■ Task directions ■
Print each line exactly as it is given.

= = =

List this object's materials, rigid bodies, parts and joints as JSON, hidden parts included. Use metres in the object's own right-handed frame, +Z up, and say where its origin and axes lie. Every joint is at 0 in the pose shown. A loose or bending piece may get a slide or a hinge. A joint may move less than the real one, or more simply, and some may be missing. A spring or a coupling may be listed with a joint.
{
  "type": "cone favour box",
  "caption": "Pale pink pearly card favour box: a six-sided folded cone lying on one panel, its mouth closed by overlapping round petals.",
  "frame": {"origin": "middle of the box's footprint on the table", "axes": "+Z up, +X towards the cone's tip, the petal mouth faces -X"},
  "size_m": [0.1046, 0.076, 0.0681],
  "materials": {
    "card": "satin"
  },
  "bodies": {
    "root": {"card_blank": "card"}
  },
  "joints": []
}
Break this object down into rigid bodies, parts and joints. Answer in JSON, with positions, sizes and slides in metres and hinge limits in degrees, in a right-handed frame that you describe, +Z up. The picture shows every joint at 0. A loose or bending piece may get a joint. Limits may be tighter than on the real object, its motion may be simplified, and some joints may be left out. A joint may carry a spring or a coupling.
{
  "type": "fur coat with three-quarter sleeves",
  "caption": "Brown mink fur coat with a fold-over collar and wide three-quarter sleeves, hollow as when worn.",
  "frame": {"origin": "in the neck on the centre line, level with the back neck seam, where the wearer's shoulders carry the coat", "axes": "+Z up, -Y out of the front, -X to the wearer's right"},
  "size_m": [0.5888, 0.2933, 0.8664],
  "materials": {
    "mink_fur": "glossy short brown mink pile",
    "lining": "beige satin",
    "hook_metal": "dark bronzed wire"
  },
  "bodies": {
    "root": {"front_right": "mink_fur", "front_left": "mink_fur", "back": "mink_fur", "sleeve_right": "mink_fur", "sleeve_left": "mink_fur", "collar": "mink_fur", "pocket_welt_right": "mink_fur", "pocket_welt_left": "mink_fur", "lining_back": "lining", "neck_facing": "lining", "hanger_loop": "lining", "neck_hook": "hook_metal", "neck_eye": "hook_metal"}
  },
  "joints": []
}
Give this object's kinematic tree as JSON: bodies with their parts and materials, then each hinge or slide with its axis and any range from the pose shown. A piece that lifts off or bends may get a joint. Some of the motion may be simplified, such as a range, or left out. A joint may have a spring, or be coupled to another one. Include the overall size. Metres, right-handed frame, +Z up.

= = =

■ Right answer ■
List this object's materials, rigid bodies, parts and joints as JSON, hidden parts included. Use metres in the object's own right-handed frame, +Z up, and say where its origin and axes lie. Every joint is at 0 in the pose shown. A loose or bending piece may get a slide or a hinge. A joint may move less than the real one, or more simply, and some may be missing. A spring or a coupling may be listed with a joint.
{
  "type": "cone favour box",
  "caption": "Pale pink pearly card favour box: a six-sided folded cone lying on one panel, its mouth closed by overlapping round petals.",
  "frame": {"origin": "middle of the box's footprint on the table", "axes": "+Z up, +X towards the cone's tip, the petal mouth faces -X"},
  "size_m": [0.1046, 0.076, 0.0681],
  "materials": {
    "card": "satin"
  },
  "bodies": {
    "root": {"card_blank": "card"}
  },
  "joints": []
}
Break this object down into rigid bodies, parts and joints. Answer in JSON, with positions, sizes and slides in metres and hinge limits in degrees, in a right-handed frame that you describe, +Z up. The picture shows every joint at 0. A loose or bending piece may get a joint. Limits may be tighter than on the real object, its motion may be simplified, and some joints may be left out. A joint may carry a spring or a coupling.
{
  "type": "fur coat with three-quarter sleeves",
  "caption": "Brown mink fur coat with a fold-over collar and wide three-quarter sleeves, hollow as when worn.",
  "frame": {"origin": "in the neck on the centre line, level with the back neck seam, where the wearer's shoulders carry the coat", "axes": "+Z up, -Y out of the front, -X to the wearer's right"},
  "size_m": [0.5888, 0.2933, 0.8664],
  "materials": {
    "mink_fur": "glossy short brown mink pile",
    "lining": "beige satin",
    "hook_metal": "dark bronzed wire"
  },
  "bodies": {
    "root": {"front_right": "mink_fur", "front_left": "mink_fur", "back": "mink_fur", "sleeve_right": "mink_fur", "sleeve_left": "mink_fur", "collar": "mink_fur", "pocket_welt_right": "mink_fur", "pocket_welt_left": "mink_fur", "lining_back": "lining", "neck_facing": "lining", "hanger_loop": "lining", "neck_hook": "hook_metal", "neck_eye": "hook_metal"}
  },
  "joints": []
}
Give this object's kinematic tree as JSON: bodies with their parts and materials, then each hinge or slide with its axis and any range from the pose shown. A piece that lifts off or bends may get a joint. Some of the motion may be simplified, such as a range, or left out. A joint may have a spring, or be coupled to another one. Include the overall size. Metres, right-handed frame, +Z up.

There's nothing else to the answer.